I hope the stupid, evil fucker is forced to crowdsource funding to buy his goddamn groceries.
I’d like to start a Gofundme account to raise the money to buy Mar-a-Fatso and turn it into a low income housing complex.
Pliny, much as that appeals (and would burn Trumps desiccated and shrivelled soul), apparently there is a covenant on the land preventing further development. Exactly the reason the Court determined that Trump’s valuation of the land was fanciful, given that the rationale was specifically based on intensive development for residential. I might add that Trumps claim of 100x the $18M Court valuation is fanciful bullshit even by his standards.
I mean, there’s this large, luxury home just a few minutes walk away…
https://www.fancypantshomes.com/luxury/mar-a-lago-neighboring-mansion-sells/
Just weeks ago it sold for US$50M, sitting on a 2347m2 (0.58acre) site. Mar-a-lago is 5806m2, so even fully developed with equivalent properties it’s just US$124M. Not relevant though, because he can’t develop further as of right.
Then pony up the taxes on the 100x value, cheater.

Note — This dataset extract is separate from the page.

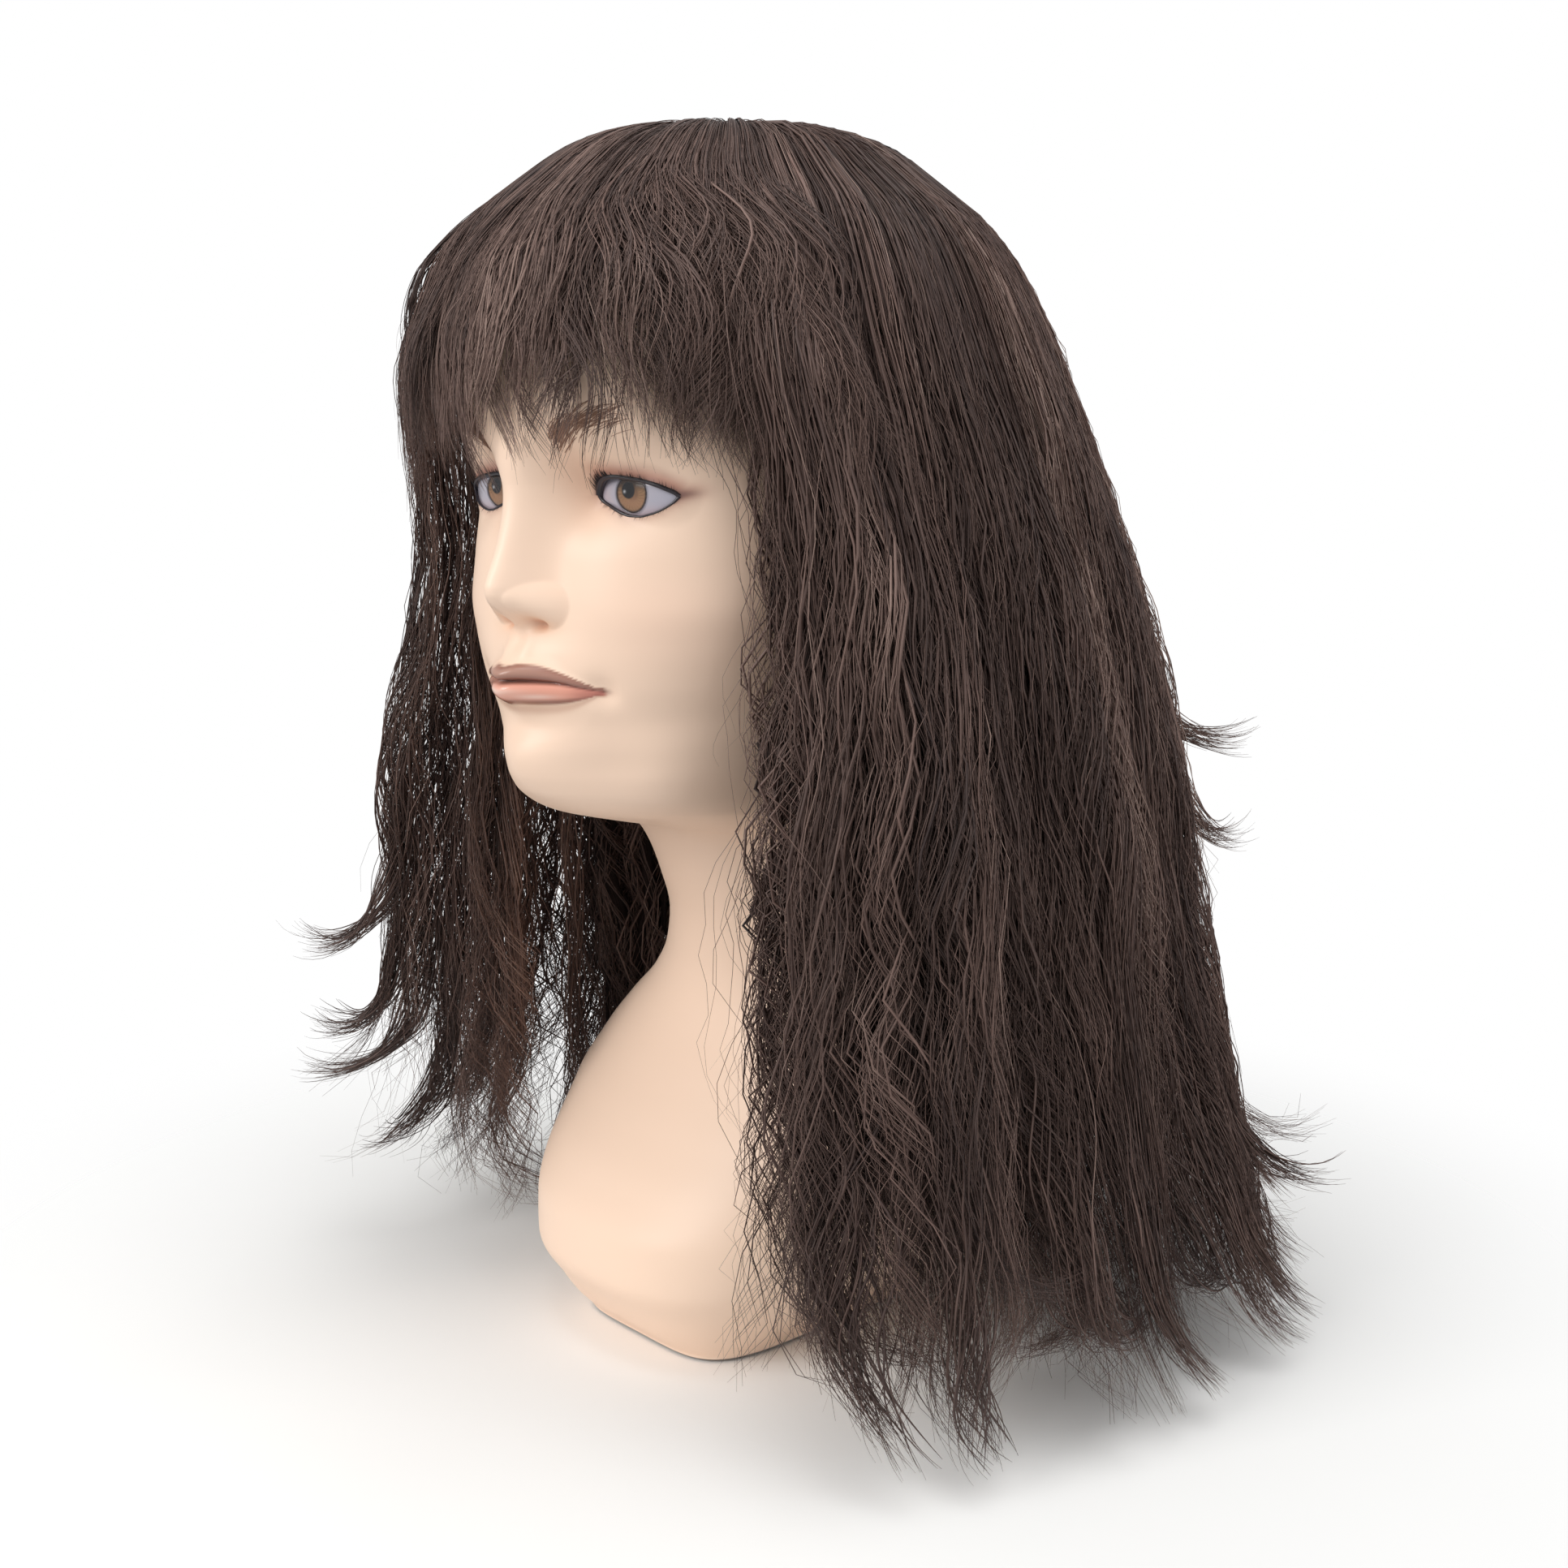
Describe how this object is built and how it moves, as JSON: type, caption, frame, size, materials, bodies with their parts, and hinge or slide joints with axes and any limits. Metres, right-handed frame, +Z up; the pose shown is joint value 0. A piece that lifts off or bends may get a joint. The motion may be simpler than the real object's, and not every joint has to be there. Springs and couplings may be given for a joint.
{
  "type": "mannequin training head",
  "caption": "Hollow moulded display and training bust with set-in eyes and a stand socket, wearing a removable long wavy dark brown wig with a fringe on an adjustable cap.",
  "frame": {"origin": "centre of the stand socket, on the plane the rubber feet rest on", "axes": "+Z up along the socket; the bust's chest faces -Y; the bust's own left side is +X"},
  "size_m": [0.3241, 0.3158, 0.4185],
  "materials": {
    "moulded_skin": "glossy sprayed skin tone over moulded shell, with hand-painted make-up",
    "glass_tape": "resin-wetted woven glass tape",
    "base_board": "sealed fibreboard",
    "socket_plastic": "moulded nylon",
    "zinc_screw": "zinc plated",
    "block_wood": "sawn softwood",
    "foot_rubber": "matt",
    "eye_white": "polished acrylic",
    "iris_print": "printed disc under the clear cap",
    "clear_acrylic": "polished clear acrylic",
    "eye_cup_plastic": "vacuum-formed sheet",
    "lash_fibre": "black fibre strip",
    "cap_net": "stretch net",
    "hairline_tape": "skin-tone lace tape",
    "skin_top": "skin-tone knotted patch",
    "stay_steel": "bare strip",
    "elastic": "woven elastic",
    "weft": "machine-sewn weft",
    "hook_plastic": "moulded nylon",
    "hair": "dark brown wavy fibre with a soft sheen"
  },
  "bodies": {
    "bust": {"front_shell": "moulded_skin", "rear_shell": "moulded_skin", "seam_tape": "glass_tape", "base_plate": "base_board", "stand_socket": "socket_plastic", "socket_screws": "zinc_screw", "corner_blocks": "block_wood", "base_screws": "zinc_screw", "rubber_feet": "foot_rubber", "left_eye": "eye_white", "right_eye": "eye_white", "left_iris": "iris_print", "right_iris": "iris_print", "left_cornea": "clear_acrylic", "right_cornea": "clear_acrylic", "eye_cups": "eye_cup_plastic", "left_lashes": "lash_fibre", "right_lashes": "lash_fibre"},
    "wig": {"cap_dome": "cap_net", "front_band": "hairline_tape", "crown_patch": "skin_top", "nape_curtain": "cap_net", "left_ear_tab": "cap_net", "right_ear_tab": "cap_net", "ear_tab_stays": "stay_steel", "nape_band": "elastic", "strap_keepers": "elastic", "loop_tape": "elastic", "cap_wefts": "weft", "crown_hair": "hair", "fringe_hair": "hair", "left_front_lock": "hair", "right_front_lock": "hair", "left_side_hair": "hair", "right_side_hair": "hair", "back_hair": "hair", "nape_hair": "hair"},
    "left_adjuster": {"left_adjuster_strap": "elastic", "left_adjuster_hook": "hook_plastic"},
    "right_adjuster": {"right_adjuster_strap": "elastic", "right_adjuster_hook": "hook_plastic"}
  },
  "joints": [
    {"name": "wig_lift", "type": "slide", "parent": "bust", "child": "wig", "axis": [0, 0, 1], "range_m": [0, 0.4]},
    {"name": "left_adjuster_slide", "type": "hinge", "parent": "wig", "child": "left_adjuster", "pos_m": [0, 0, 0.237], "axis": [0, 0, 1], "range_deg": [-8, 6]},
    {"name": "right_adjuster_slide", "type": "hinge", "parent": "wig", "child": "right_adjuster", "pos_m": [0, 0, 0.237], "axis": [0, 0, 1], "range_deg": [-6, 8]}
  ]
}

Hah! Trump is eventually going to realize that he’s up against far smarter people than he’s got.
Back in the 70s and 80s there were these things called mini-computers: smaller than a mainframe, with maybe a five-figure price tag. There was a whole industry that built them: DEC, Prime, Wang, Data General…
In the 90s, PCs got powerful enough do the jobs that mini-computers did and the entire industry promptly collapsed. Wang left behind its offices in Lowell: three towers on 15 acres, 1.2M sq ft, originally built for $60M.
They sold in bankruptcy for $525K.
That’s mark-to-market. And there wasn’t even any fraud or malfeasance: just a company that went out of business.
Trump could be facing similar valuations for his properties.